Please submit both soft copy and hard copy.

## More Details of the Homework

• You may not be able to see the Moon because of the weather. In that case, I want pictures of the Western horizon at times when you could have seen the Moon, i.e., between sunset and moonset. However, if you claim that you couldn't see the Moon on a certain day, and several of your classmates get nice pictures, you have a problem.
• The most crucial observation is the one for the day that starts the Muslim month, usually the second or the third day of the Chinese month. Use Khalid Shaukat's Moonsighting.com, MoonCalc or Accurate Times to predict when the crescent will first be visible. Make a serious effort to see it that night. Don't give up before the time of moonset. If you can't see it, I want at least a picture of the western part of the sky between sunset and moonset.

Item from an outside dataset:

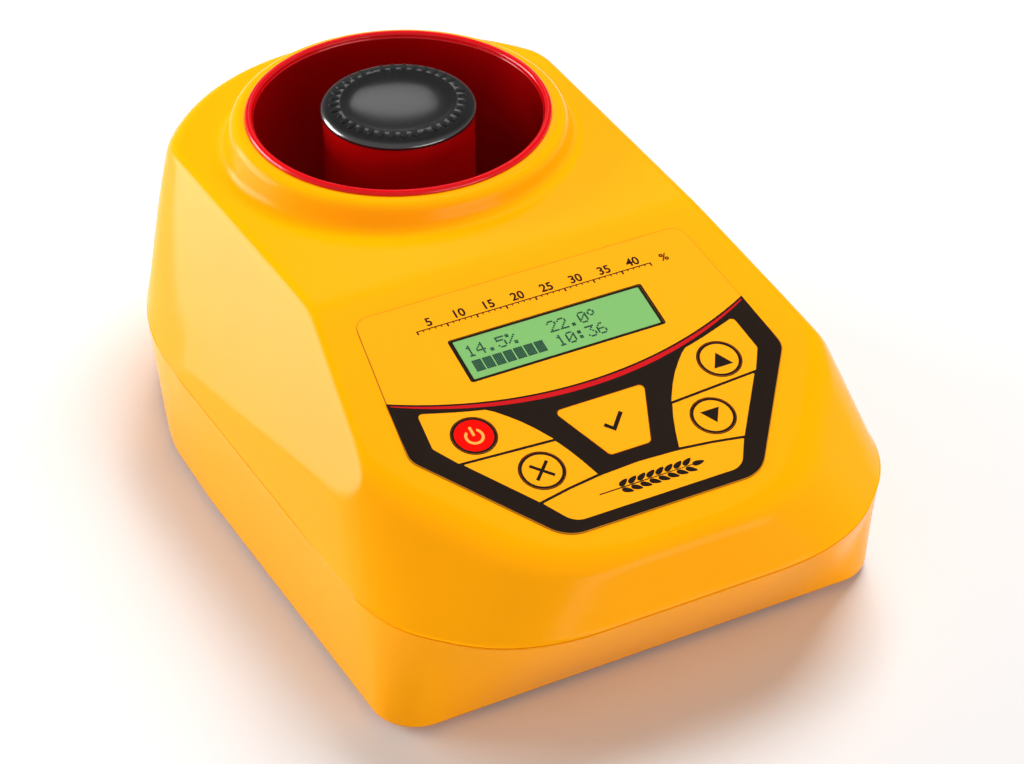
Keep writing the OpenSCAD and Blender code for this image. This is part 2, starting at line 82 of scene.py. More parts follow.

• This is a major exercise in team management! You can do it while on trips, dates or whatever! On the crucial first day of the Muslim month, you may want to divide your group into several teams in case one part of the island is cloudy or one one team has picked a bad spot. For the other observations, you may schedule different people in your group to attempt to make observations on different days.
• It is very hard to take good pictures of the Moon. Please don't despair; it's just as hard for everybody else! Please don't try to impress me with photos from the web or past homework!